Baird will also make Virginia history if she defeats Independent Cecelia Espenoza on Nov. 7: She will become the first open lesbian elected to a School Board in the commonwealth.
Baird says her sexual orientation has not been an issue on the campaign trail; if she wins she will join two other prominent gay residents as elected offfice holders — County Board member Jay Fisette and state Del. Adam Ebbin.
Yet she believes that the discrimination she has experienced due to her sexuality has helped mold her into a more caring and effective leader.
"Because I know what it feels like to be an outsider, my style has always been to pull people together," said Baird, who has lived in the Nauck neighborhood of South Arlington for 13 years with her partner.
Since Baird and Espenoza differ on few, if any, of the major issues affecting Arlington schools, the two contenders have attempted to distinguish themselves by their levels of experience and personalities.
In debates Baird has sought to portray herself as an effective "manager" who will bring greater accountability to the School Board. Her job as a vice president of a nonprofit, tax publishing firm has taught her how to craft multi-million dollar budgets and bring a measure of fiscal responsibility to an organization, she said.
Taking to heart the lessons of her father, Baird said she always strives to be a consensus-builder and a leader who listens to both sides of an argument before coming to a decision.
If elected she promises to be an advocate for both parents and teachers. "Sally understands how to bring coherence to the many different voices at the table," Hagan said. "She can create an environment where [people] can do their best."
BAIRD CUT HER TEETH in the school system as a member of the Early Childhood Education Advisory Committee. The desire to provide Arlington children with better pre-school opportunities was what spurred Baird to run in the first place, and she has made it the centerpiece of her campaign.
She has repeatedly stated that early childhood education is "the best investment" the school system can make. Her goal is to ensure that all low-income, at-risk and minority students attend pre-school.
It is the easiest, and most cost-effective, way to reduce the school system’s minority achievement gap, she said. "If we get these kids in schools early, it lays a good foundation that stays with them for years," Baird said.

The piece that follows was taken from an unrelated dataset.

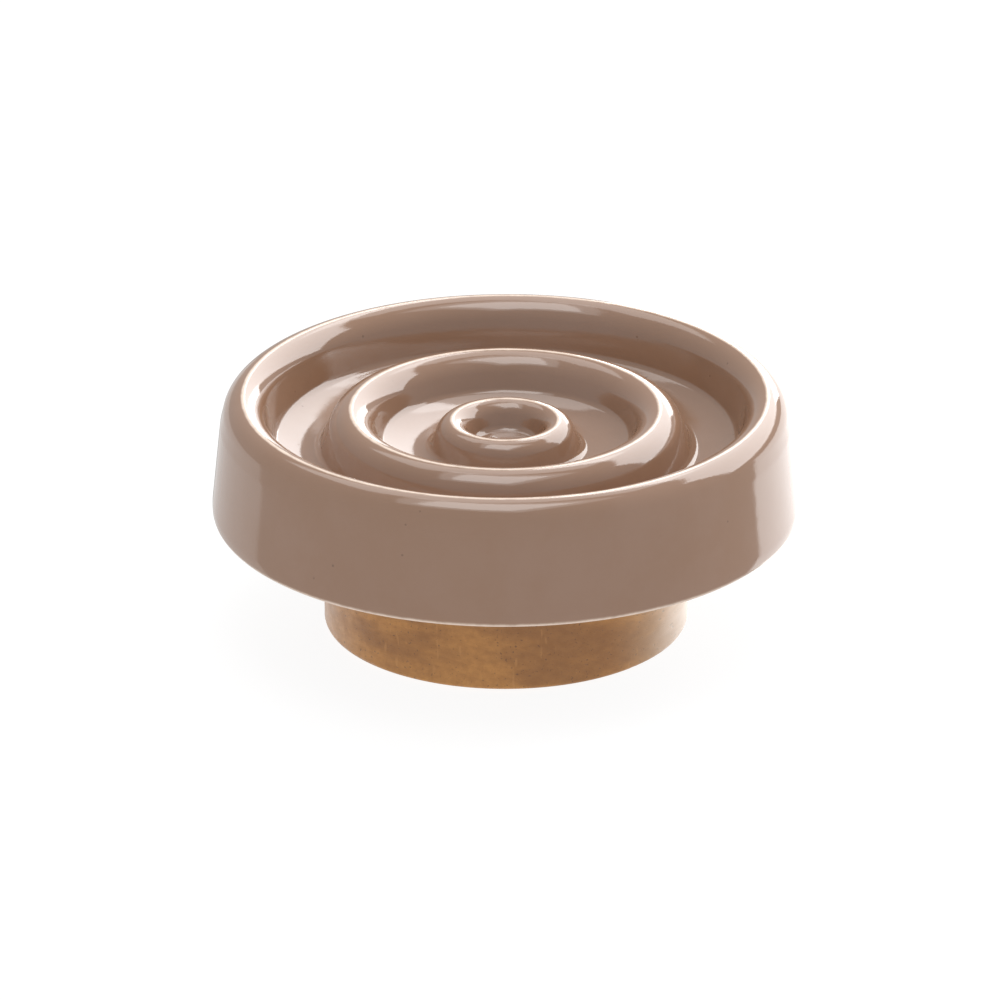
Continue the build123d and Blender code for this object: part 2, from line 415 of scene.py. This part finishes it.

Her work on the advisory committee convinced Baird that the school system is not doing enough to engage parents in the education of their children. While affluent parents may have the resources and time to provide enrichment activities for their children, that is not usually the case for low-income families or recent immigrants to the country, she contends.

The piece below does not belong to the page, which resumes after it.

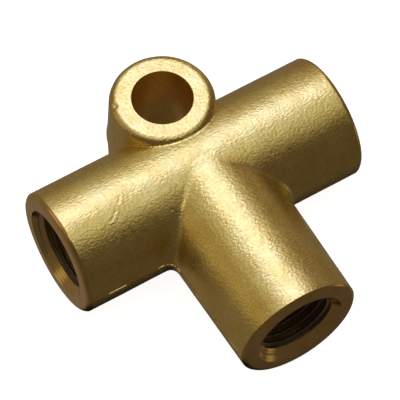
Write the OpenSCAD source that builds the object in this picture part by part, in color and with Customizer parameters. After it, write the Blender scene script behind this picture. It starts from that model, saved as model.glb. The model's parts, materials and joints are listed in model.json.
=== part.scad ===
// Three-way union for small-bore hydraulic pipe, forged and machined from one piece of brass.
// Two tapped ports lie in line (the run), one stands square to them (the branch), and a round
// eye behind the run bolts the union down.
// Origin: on the eye's axis, at the forging's parting plane. +Z runs up through the eye, the
// run lies along X and the branch points to -Y.

/* [Run] */
// Reach of the left port, from the branch's axis to its face
left_reach = 18.75; // [15:0.05:30]
// Reach of the right port, from the branch's axis to its face
right_reach = 18.15; // [15:0.05:30]
// Outside diameter of the run
run_d = 15; // [13:0.1:20]

/* [Branch] */
// Reach of the branch, from the run's axis to its port face
branch_reach = 22.4; // [20:0.1:40]
// Outside diameter of the branch at its port face
branch_d = 14.95; // [13:0.05:20]
// Draft of the branch, in degrees on its side
branch_draft = 1; // [0.25:0.25:3]
// Round on the branch's root, where it rises out of the run
root_round = 0.9; // [0.5:0.1:2]

/* [Eye] */
// Distance from the run's axis to the eye's axis
eye_offset = 7.8; // [7:0.1:14]
// Outside diameter of the eye at the parting plane
eye_d = 12.75; // [11.5:0.05:18]
// Height of the eye, from face to face
eye_height = 15.3; // [6:0.1:20]
// Draft of the eye, in degrees on its side
eye_draft = 2; // [0.5:0.25:4]
// Round on the eye's upper and lower edges
eye_round = 1; // [0.3:0.1:1.5]
// Diameter of the fixing hole
eye_hole_d = 7.1; // [5:0.05:8]
// Chamfer at both mouths of the fixing hole
eye_hole_chamfer = 0.15; // [0.05:0.05:0.5]

/* [Ports] */
// Major diameter of the port thread
thread_d = 10; // [8:0.5:12]
// Pitch of the port thread
thread_pitch = 1; // [0.75:0.05:1.5]
// Depth of each port, from its face to the tip of its flare seat
port_depth = 10.7; // [8:0.1:13]
// How far the countersink spreads beyond the thread, on its radius
countersink_spread = 0.5; // [0.2:0.05:1]
// Included angle of the countersink, in degrees
countersink_angle = 90; // [60:5:120]
// Round on the outer edge of each port face
rim_round = 0.7; // [0.2:0.05:0.9]

/* [Flare seats] */
// Step from the port's bore in to the wall of the pocket round its seat
pocket_step = 0.35; // [0.1:0.05:0.6]
// Width of the pocket's floor, from its wall to the foot of the seat
pocket_floor = 0.7; // [0.3:0.05:1]
// Diameter of the land at the seat's tip
seat_tip_d = 4.4; // [3.7:0.1:4.7]
// Included angle of the seat, in degrees
seat_angle = 84; // [60:2:120]
// Diameter of the drilled ways that join the ports
way_d = 3.4; // [2:0.1:3.6]

/* [Hidden] */
$fn = 96;

brass = [0.80, 0.66, 0.33];

// An internal thread's minor diameter is its major diameter less this many pitches
THREAD_DEPTH = 1.0825;
minor_d = thread_d - THREAD_DEPTH * thread_pitch;
mouth_d = thread_d + 2 * countersink_spread;
mouth_depth = (mouth_d - minor_d) / 2 / tan(countersink_angle / 2);
pocket_d = minor_d - 2 * pocket_step;
seat_d = pocket_d - 2 * pocket_floor;
seat_foot = port_depth + (seat_d - seat_tip_d) / 2 / tan(seat_angle / 2);
branch_root_d = branch_d + 2 * branch_reach * tan(branch_draft);

// How far a cutter runs past the surface that it opens
cut_over = 1;
// Point angle of the drill, and how far short of the run's axis its shoulder stops
drill_point = 118;
drill_stop = way_d / 8;

// Each port's place: its children stand at the port face, with +Z out of the port
module at_right_port() {
    translate([right_reach, -eye_offset, 0]) rotate([0, 90, 0]) children();
}

module at_left_port() {
    translate([-left_reach, -eye_offset, 0]) rotate([0, -90, 0]) children();
}

module at_branch_port() {
    translate([0, -eye_offset - branch_reach, 0]) rotate([90, 0, 0]) children();
}

// A round blank from its foot at 0 up to its face, drafted, with an arc on each edge.
// A foot_round of 0 leaves the foot square.
module blank(foot_d, face_d, length, foot_round, face_round) {
    slope = atan((foot_d - face_d) / 2 / length);
    face = [face_d / 2 - face_round * (1 - sin(slope)) / cos(slope), length - face_round];
    foot = [foot_d / 2 - foot_round * (1 + sin(slope)) / cos(slope), foot_round];
    out = [cos(slope), sin(slope)];
    foot_edge = foot_round > 0 ? [[foot.x, 0], foot, foot + foot_round * out] : [foot];
    face_edge = [face + face_round * out, face, [face.x, length]];
    rotate_extrude() {
        polygon(concat([[0, 0]], foot_edge, face_edge, [[0, length]]));
        translate(face) circle(face_round);
        if (foot_round > 0) translate(foot) circle(foot_round);
    }
}

// The run as forged, from the left face to the right face
module run() {
    length = left_reach + right_reach;
    at_right_port() translate([0, 0, -length])
        blank(run_d, run_d, length, rim_round, rim_round);
}

// The branch as forged, drafted from the run's axis to its face
module branch() {
    at_branch_port() translate([0, 0, -branch_reach])
        blank(branch_root_d, branch_d, branch_reach, root_round, rim_round);
}

// The eye as forged: two like halves, drafted away from the parting plane
module eye() {
    half = eye_height / 2;
    for (side = [0, 1]) mirror([0, 0, side])
        blank(eye_d, eye_d - 2 * half * tan(eye_draft), half, 0, eye_round);
}

// One port's cutter: the countersink, the bore for the tap, and below it the pocket that
// leaves the flare seat standing
module port_cut() {
    over_r = mouth_d / 2 + cut_over * tan(countersink_angle / 2);
    rotate_extrude() polygon([
        [0, cut_over], [over_r, cut_over], [minor_d / 2, -mouth_depth],
        [minor_d / 2, -port_depth], [pocket_d / 2, -port_depth],
        [pocket_d / 2, -seat_foot], [seat_d / 2, -seat_foot],
        [seat_tip_d / 2, -port_depth], [0, -port_depth]
    ]);
}

// The way drilled along the run, from seat to seat
module run_way_cut() {
    start = port_depth - cut_over;
    at_right_port() translate([0, 0, start - left_reach - right_reach])
        cylinder(h = left_reach + right_reach - 2 * start, d = way_d);
}

// The way drilled from the branch's seat until its point breaks into the run's way
module branch_way_cut() {
    shoulder = drill_stop - branch_reach;
    point = way_d / 2 / tan(drill_point / 2);
    at_branch_port() rotate_extrude() polygon([
        [0, cut_over - port_depth], [way_d / 2, cut_over - port_depth],
        [way_d / 2, shoulder], [0, shoulder - point]
    ]);
}

// The fixing hole, chamfered at both mouths
module eye_cut() {
    chamfer_h = eye_hole_chamfer + cut_over;
    cylinder(h = eye_height + 2 * cut_over, d = eye_hole_d, center = true);
    for (side = [0, 1]) mirror([0, 0, side])
        translate([0, 0, eye_height / 2 - eye_hole_chamfer])
            cylinder(h = chamfer_h, r1 = eye_hole_d / 2, r2 = eye_hole_d / 2 + chamfer_h);
}

// The finished body: the forging, less all its machining
module union_body() {
    color(brass) difference() {
        union() {
            run();
            branch();
            eye();
        }
        at_right_port() port_cut();
        at_left_port() port_cut();
        at_branch_port() port_cut();
        run_way_cut();
        branch_way_cut();
        eye_cut();
    }
}

union_body();
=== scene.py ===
import json
import math

import bpy
import numpy as np
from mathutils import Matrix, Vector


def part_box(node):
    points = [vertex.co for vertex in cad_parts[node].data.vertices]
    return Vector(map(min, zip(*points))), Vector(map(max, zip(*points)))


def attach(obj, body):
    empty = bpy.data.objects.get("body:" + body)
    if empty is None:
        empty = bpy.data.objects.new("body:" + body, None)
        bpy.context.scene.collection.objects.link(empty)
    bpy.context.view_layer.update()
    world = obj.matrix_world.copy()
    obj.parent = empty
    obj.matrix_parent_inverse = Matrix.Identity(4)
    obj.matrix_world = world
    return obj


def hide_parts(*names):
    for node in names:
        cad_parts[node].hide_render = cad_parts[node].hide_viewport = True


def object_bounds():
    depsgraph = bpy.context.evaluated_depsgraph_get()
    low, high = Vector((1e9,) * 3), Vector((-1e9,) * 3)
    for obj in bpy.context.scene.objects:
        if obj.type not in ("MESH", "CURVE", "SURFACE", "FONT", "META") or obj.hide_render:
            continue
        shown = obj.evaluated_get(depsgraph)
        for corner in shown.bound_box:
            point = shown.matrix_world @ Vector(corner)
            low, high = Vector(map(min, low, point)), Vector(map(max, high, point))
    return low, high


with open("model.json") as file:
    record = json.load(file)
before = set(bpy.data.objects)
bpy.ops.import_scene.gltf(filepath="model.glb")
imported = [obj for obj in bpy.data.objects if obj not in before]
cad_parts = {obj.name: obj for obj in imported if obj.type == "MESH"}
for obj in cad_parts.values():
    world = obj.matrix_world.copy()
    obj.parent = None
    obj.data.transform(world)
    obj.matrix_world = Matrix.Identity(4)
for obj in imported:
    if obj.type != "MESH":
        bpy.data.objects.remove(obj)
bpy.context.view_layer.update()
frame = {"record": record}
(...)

"We have to get parents involved and make sure they know what is happening in the classroom," said Baird, who would like to see teachers meet with parents on a more regular basis and for principals to make parental engagement a higher priority.
Baird believes her knowledge of, and emphasis on, early childhood matters will be an asset on the board, since none of the current members focus on that area as extensively as she does, she said.
"She brings a voice that would balance out the current School Board," Hagan added.
Baird’s detractors applaud her dedication to the issue, but argue that she doesn’t know enough about other school matters to be an effective leader.
"Early childhood education is very important, but it is only one aspect," said Jim Schroeder, Espenoza’s campaign manager.
"Sally is a fine person, but I don’t think the experience level is there," he added.
ANOTHER OF BAIRD’S top concerns is the difficulty in recruiting and retaining top teachers because of the high cost of housing in Arlington. Many teachers are moving to neighboring jurisdictions, like Loudoun and Prince William counties, where salaries are comparable but houses are significantly cheaper.
"This is undermining the strength of the schools," Baird said. "We need to make sure we keep experienced teachers here in Arlington."
It is imperative that teachers continue to live in the neighborhoods they serve, Baird believes. To ensure this continues to happen she has called for an increase in the Live Where You Work grants, and would like to see the county and school system find new ways to dedicate affordable housing specifically for Arlington teachers.
Baird believes that while maintaining quality neighborhood schools is important, parents also need to have greater choices in where they can send their children. She has called for greater sharing of successful programs between schools and would like parents to be able to enroll their children in the school that is the best fit for their learning style.
"Our goal must be to make sure individual kids are getting what they need to succeed in school and in life," she added.
Though she supports the $33 million school bond, Baird agrees with her opponent that the construction program needs better oversight. She also harbors grave concerns over the expected size of the 2008 bond.
"We have to continue to be able to provide the best instruction in the classroom, and not just be paying off our debt," Baird said.
Finally, Baird has made greater community involvement in the school system one of the hallmarks of her campaign. If elected she would strive to establish more partnerships between area businesses and their neighborhood schools, and would try to expand community volunteer programs.
"We have to work harder to involve those who don’t have kids in the school system," she added.